# Problem description
Print, exactly as written, every line from the first line of the records below through the line containing "from collections import namedtuple", and nothing further.

(Data items)
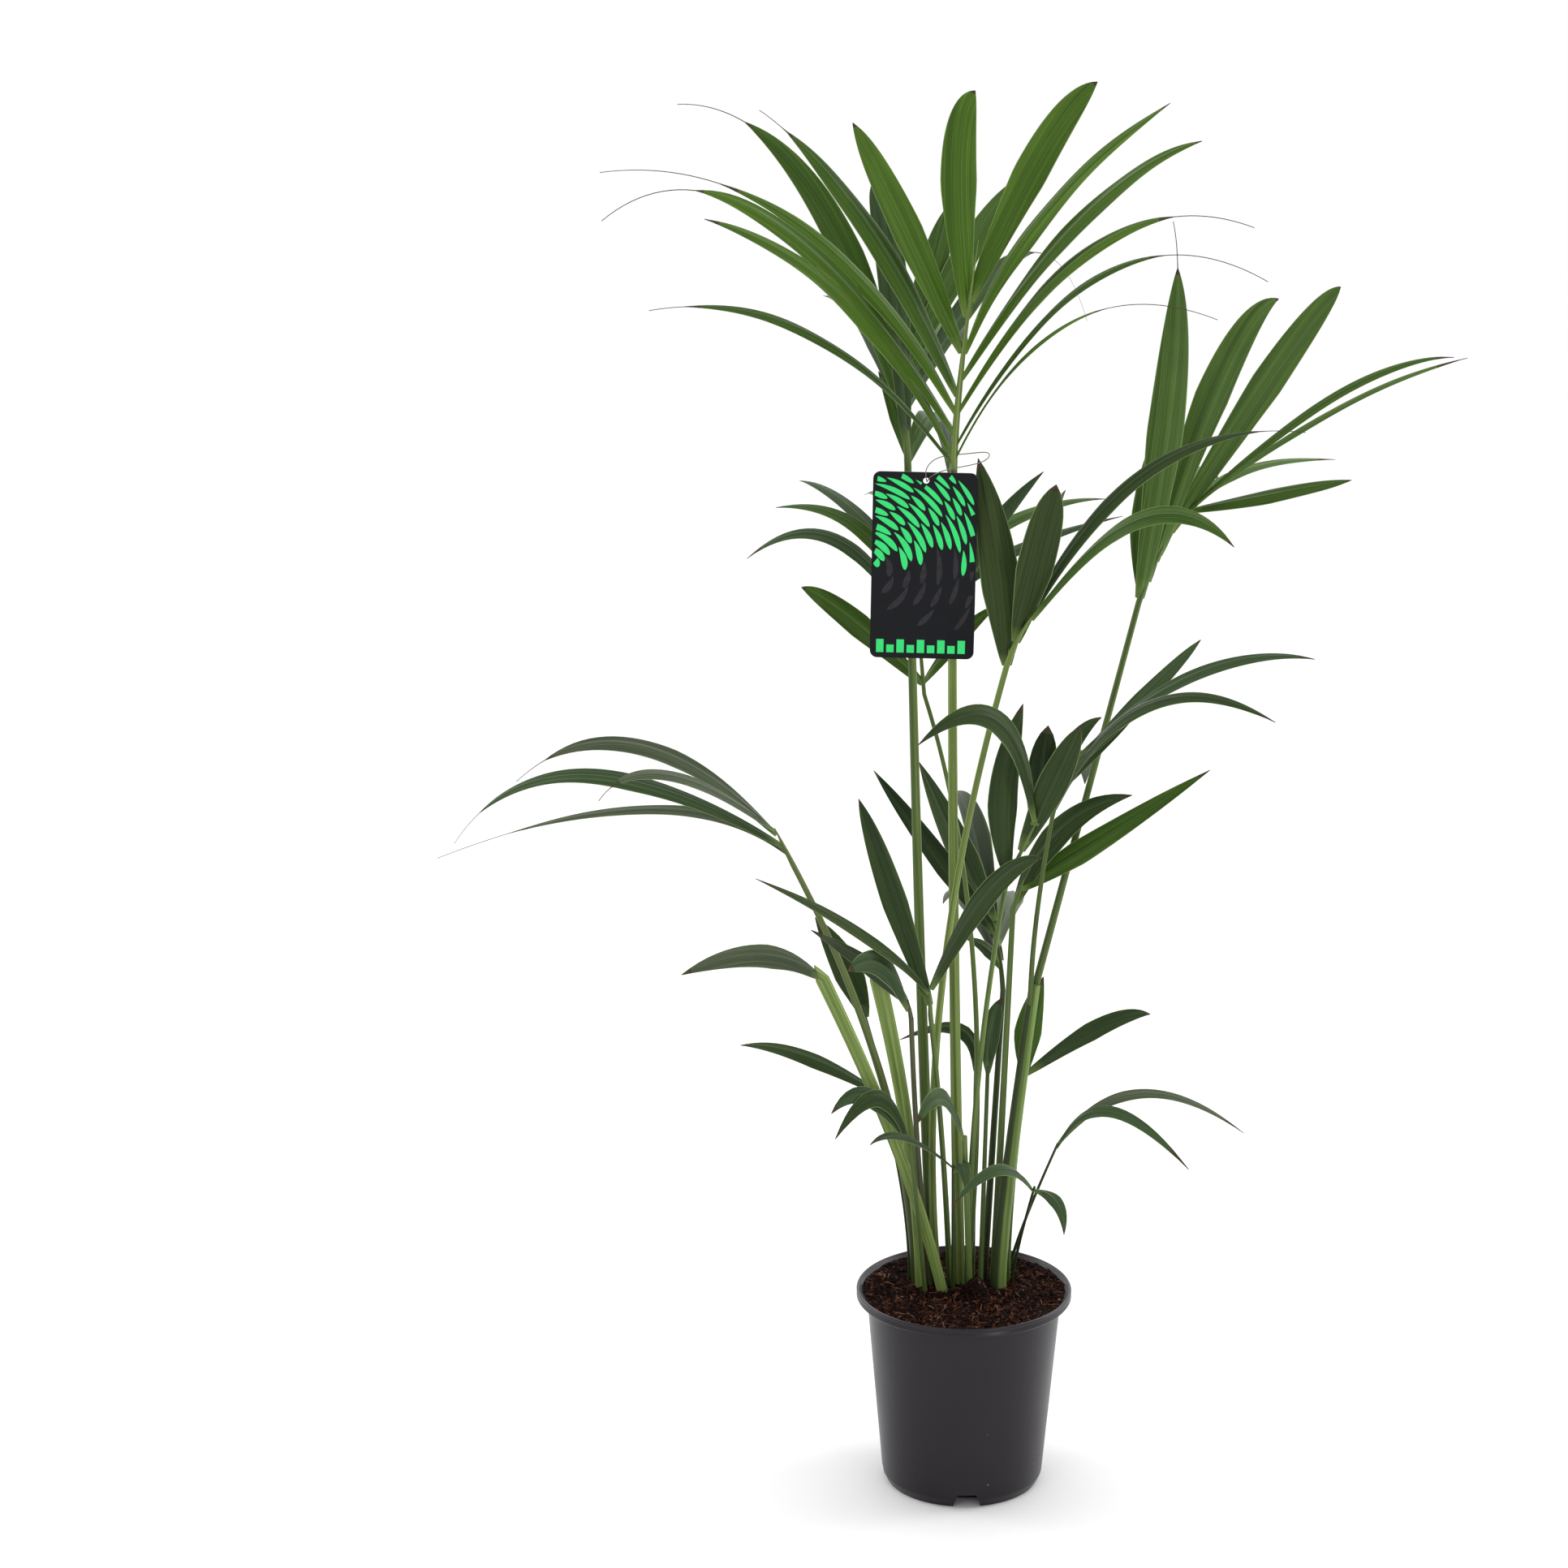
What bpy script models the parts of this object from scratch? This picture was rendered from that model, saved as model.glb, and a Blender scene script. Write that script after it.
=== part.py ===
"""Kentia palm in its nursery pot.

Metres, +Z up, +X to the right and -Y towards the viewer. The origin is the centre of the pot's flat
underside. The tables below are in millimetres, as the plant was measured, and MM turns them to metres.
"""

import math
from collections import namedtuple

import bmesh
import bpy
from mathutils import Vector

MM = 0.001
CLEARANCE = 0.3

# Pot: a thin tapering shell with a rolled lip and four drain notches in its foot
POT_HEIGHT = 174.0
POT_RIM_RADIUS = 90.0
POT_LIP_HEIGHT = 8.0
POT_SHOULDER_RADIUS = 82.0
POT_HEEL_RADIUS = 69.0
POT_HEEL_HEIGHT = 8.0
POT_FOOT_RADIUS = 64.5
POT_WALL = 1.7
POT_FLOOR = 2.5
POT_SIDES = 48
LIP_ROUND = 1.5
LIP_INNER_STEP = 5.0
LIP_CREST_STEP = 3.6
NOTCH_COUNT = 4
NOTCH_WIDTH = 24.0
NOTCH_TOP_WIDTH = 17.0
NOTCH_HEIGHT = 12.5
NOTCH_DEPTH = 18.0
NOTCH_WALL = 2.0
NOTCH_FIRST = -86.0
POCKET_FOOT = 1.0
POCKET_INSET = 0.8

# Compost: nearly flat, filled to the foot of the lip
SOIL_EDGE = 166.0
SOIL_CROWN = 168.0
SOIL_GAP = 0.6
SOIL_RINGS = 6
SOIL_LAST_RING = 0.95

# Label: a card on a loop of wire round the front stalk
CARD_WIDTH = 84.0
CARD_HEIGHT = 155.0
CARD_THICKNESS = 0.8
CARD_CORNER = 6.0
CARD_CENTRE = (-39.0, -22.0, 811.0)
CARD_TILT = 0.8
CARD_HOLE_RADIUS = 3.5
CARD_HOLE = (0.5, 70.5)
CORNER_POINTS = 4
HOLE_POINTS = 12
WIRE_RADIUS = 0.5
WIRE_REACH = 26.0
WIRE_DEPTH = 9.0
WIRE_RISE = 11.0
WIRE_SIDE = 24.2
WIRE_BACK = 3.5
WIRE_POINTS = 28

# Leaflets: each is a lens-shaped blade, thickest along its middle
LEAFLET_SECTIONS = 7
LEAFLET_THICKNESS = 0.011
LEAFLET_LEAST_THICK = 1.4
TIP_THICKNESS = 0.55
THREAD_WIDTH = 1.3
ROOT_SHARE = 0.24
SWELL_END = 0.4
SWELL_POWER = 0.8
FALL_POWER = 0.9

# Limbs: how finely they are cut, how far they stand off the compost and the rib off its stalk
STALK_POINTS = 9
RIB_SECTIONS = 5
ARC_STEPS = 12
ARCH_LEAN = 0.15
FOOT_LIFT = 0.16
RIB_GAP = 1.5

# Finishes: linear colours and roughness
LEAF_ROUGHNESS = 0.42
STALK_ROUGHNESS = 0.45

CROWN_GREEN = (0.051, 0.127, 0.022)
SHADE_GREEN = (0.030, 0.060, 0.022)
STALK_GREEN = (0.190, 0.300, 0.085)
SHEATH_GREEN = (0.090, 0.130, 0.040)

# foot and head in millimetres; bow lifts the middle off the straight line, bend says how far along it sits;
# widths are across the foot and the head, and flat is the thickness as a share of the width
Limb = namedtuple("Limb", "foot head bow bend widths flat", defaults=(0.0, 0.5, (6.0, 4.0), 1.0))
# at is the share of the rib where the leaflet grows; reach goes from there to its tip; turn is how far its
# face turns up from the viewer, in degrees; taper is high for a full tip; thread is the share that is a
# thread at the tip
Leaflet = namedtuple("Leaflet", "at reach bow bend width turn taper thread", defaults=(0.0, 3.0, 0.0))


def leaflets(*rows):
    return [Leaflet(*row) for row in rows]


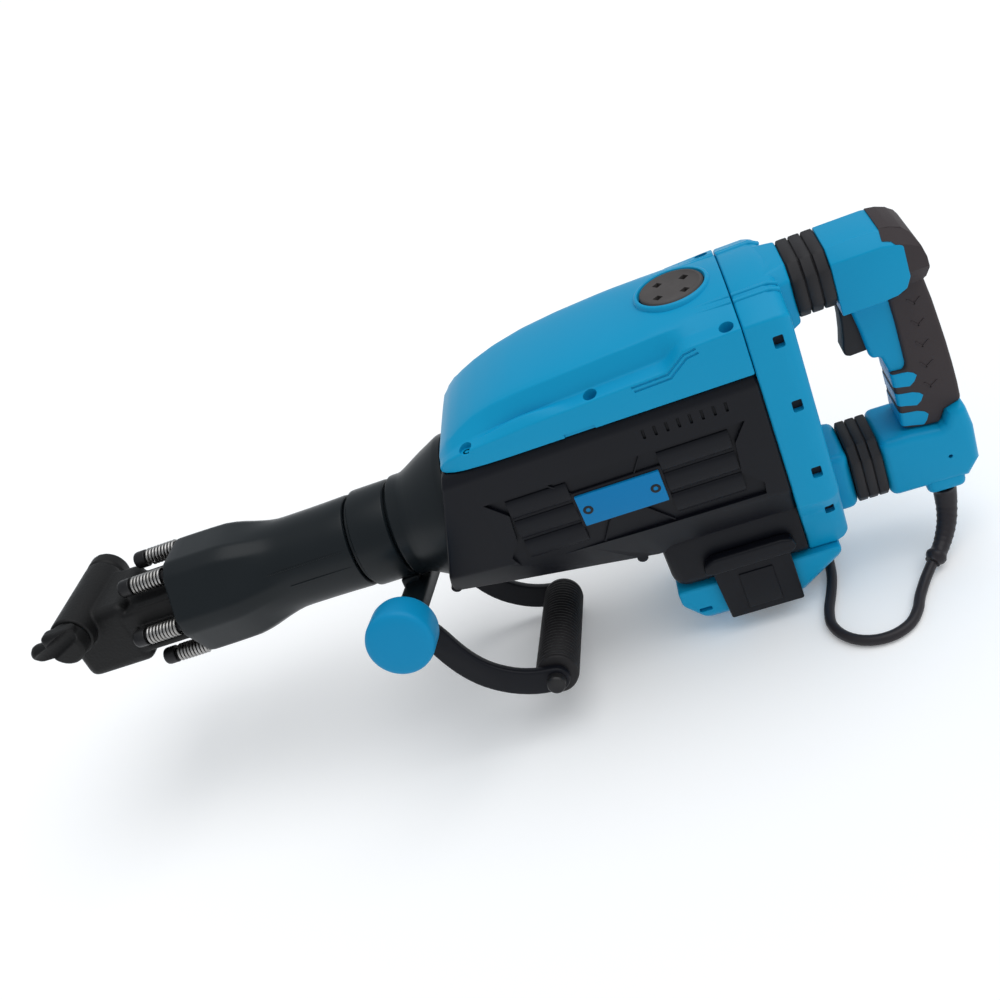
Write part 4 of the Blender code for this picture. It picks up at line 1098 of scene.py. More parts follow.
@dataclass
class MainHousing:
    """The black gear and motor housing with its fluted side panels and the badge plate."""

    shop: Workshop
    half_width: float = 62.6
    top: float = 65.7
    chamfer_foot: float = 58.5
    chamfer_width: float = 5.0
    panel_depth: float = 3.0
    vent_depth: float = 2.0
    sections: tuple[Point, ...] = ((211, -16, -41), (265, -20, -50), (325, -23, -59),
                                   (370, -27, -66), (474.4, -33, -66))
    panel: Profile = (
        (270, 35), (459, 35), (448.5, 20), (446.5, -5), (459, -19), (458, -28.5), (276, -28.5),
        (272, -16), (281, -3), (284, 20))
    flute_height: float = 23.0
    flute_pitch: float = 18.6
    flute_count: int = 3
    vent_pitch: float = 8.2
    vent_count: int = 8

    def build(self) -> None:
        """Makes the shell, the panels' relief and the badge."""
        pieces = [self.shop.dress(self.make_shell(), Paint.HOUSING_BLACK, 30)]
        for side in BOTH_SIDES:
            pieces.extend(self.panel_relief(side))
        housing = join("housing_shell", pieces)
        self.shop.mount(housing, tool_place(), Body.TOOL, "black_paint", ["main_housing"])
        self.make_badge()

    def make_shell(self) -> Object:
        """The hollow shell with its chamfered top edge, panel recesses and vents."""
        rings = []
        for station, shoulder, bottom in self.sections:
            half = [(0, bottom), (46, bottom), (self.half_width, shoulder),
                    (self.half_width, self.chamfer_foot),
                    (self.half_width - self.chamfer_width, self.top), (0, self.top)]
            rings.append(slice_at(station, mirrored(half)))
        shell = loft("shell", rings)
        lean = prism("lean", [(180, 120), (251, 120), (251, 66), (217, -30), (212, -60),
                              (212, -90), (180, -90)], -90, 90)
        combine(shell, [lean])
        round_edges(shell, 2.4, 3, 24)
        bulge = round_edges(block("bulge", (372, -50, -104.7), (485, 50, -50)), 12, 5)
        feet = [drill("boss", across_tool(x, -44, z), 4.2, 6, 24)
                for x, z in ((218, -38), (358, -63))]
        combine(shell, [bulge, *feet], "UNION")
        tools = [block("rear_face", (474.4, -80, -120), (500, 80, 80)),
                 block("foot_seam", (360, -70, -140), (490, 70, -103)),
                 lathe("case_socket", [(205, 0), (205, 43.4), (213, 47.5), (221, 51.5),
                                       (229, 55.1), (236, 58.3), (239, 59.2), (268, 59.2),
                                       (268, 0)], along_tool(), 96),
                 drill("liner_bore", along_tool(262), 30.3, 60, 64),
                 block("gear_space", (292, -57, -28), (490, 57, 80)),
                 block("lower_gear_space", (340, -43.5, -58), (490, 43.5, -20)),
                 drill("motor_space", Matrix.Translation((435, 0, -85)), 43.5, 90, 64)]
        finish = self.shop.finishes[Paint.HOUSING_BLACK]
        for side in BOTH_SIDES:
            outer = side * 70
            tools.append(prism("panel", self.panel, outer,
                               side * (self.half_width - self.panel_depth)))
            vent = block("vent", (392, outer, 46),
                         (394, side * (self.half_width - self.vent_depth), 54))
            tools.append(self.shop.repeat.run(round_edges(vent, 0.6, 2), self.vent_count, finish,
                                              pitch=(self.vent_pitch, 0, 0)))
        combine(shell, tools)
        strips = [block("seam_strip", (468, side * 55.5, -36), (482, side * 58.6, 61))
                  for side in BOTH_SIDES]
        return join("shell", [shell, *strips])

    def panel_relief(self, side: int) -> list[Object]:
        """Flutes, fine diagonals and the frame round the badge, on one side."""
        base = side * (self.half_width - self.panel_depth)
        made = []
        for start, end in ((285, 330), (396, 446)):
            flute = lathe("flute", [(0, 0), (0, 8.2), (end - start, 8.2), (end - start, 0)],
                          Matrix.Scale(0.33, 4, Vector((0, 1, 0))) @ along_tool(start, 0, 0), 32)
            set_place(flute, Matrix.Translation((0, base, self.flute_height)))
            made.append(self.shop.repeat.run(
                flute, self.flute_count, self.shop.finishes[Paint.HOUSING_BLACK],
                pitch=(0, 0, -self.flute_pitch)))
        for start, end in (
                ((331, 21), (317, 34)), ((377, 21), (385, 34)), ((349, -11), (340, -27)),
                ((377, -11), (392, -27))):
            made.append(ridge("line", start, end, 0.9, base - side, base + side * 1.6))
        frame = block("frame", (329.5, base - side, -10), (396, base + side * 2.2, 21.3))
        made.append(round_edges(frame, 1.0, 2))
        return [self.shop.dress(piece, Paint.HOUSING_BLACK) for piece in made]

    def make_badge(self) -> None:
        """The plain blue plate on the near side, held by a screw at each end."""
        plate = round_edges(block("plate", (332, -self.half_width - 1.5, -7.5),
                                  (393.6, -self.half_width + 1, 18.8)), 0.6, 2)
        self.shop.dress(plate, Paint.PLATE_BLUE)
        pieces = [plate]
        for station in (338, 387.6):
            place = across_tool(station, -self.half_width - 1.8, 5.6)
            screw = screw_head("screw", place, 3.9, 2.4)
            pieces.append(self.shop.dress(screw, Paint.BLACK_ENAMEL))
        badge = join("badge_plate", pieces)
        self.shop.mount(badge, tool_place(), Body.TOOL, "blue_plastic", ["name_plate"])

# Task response
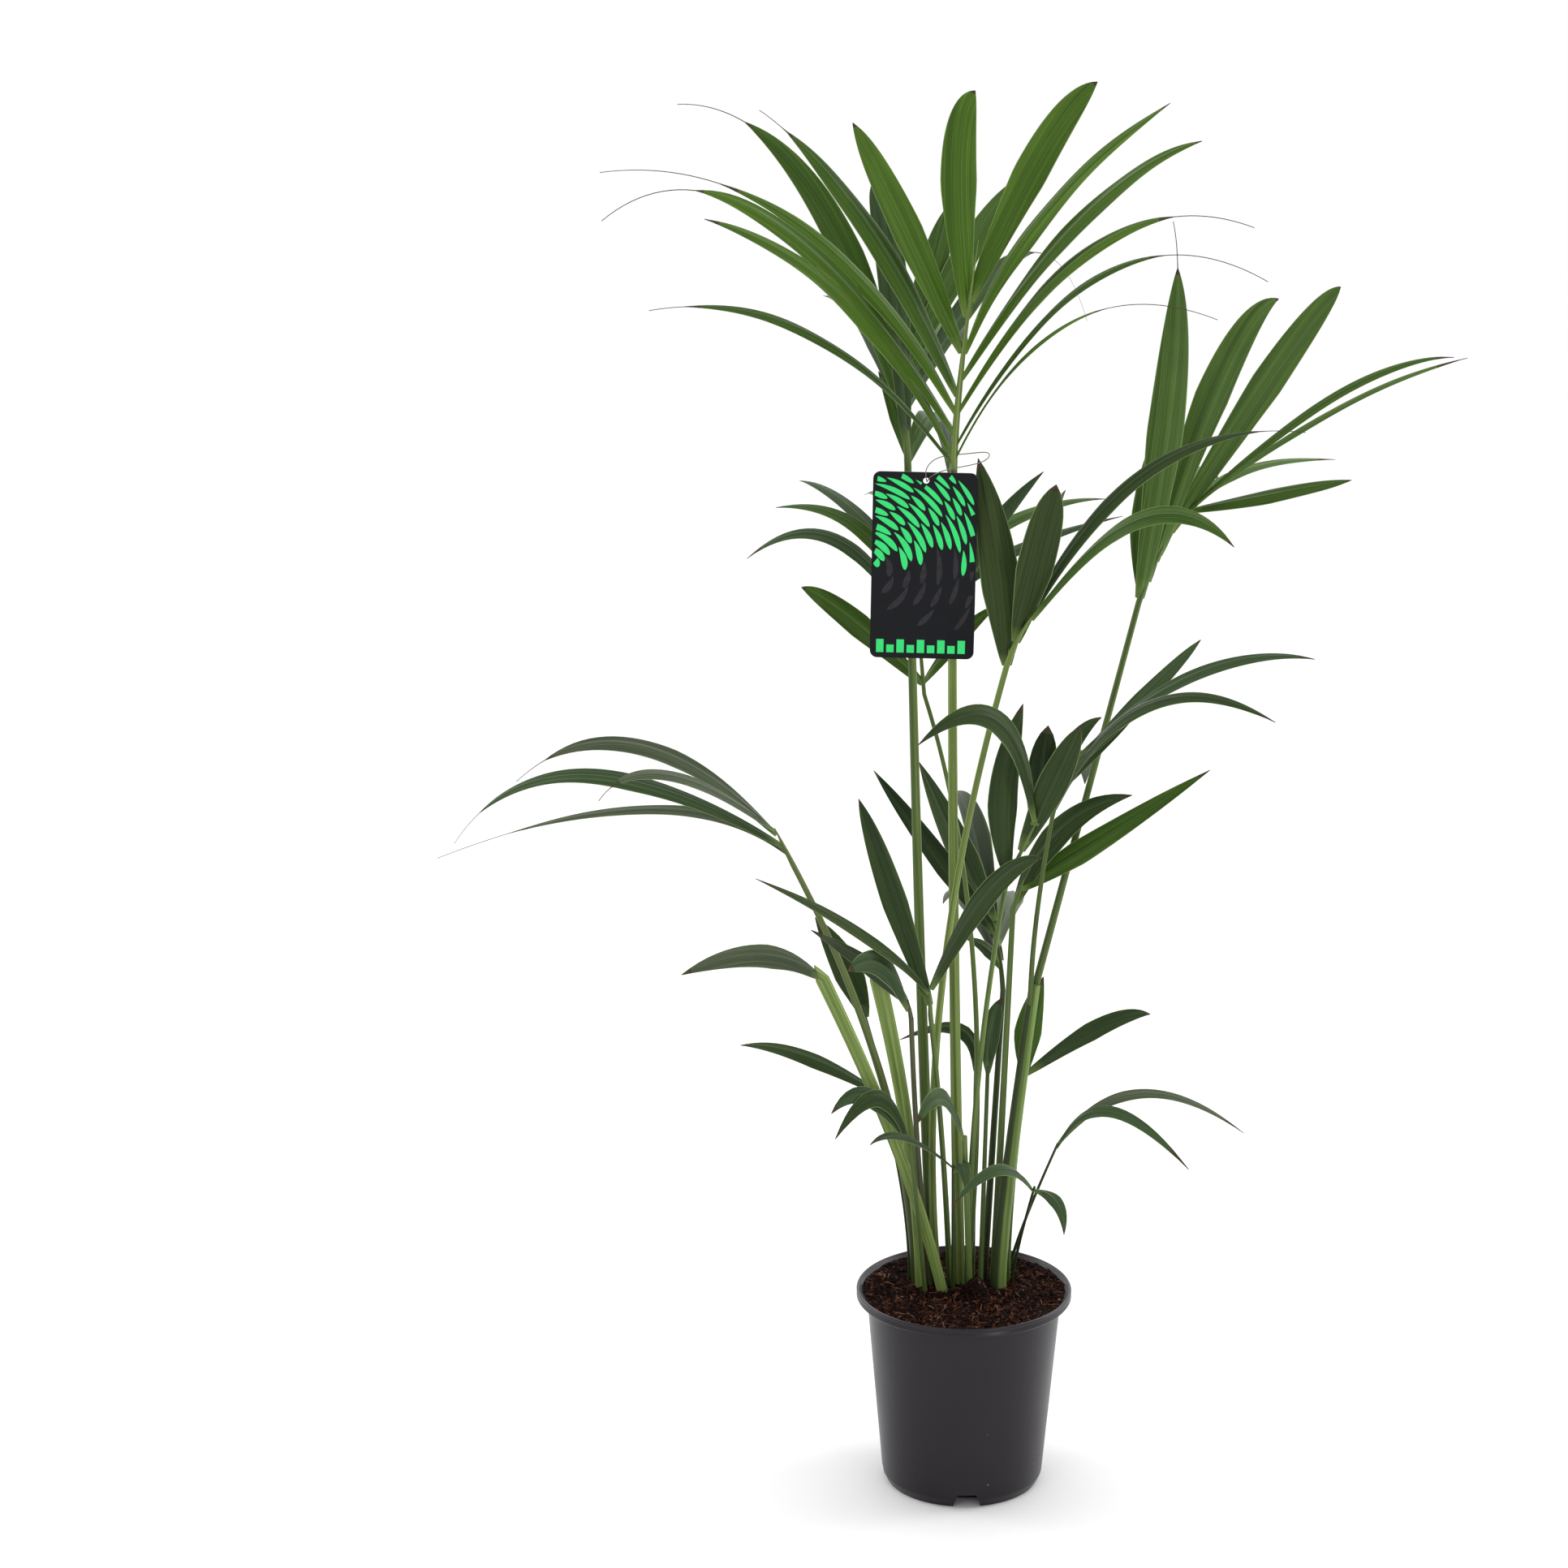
What bpy script models the parts of this object from scratch? This picture was rendered from that model, saved as model.glb, and a Blender scene script. Write that script after it.
=== part.py ===
"""Kentia palm in its nursery pot.

Metres, +Z up, +X to the right and -Y towards the viewer. The origin is the centre of the pot's flat
underside. The tables below are in millimetres, as the plant was measured, and MM turns them to metres.
"""

import math
from collections import namedtuple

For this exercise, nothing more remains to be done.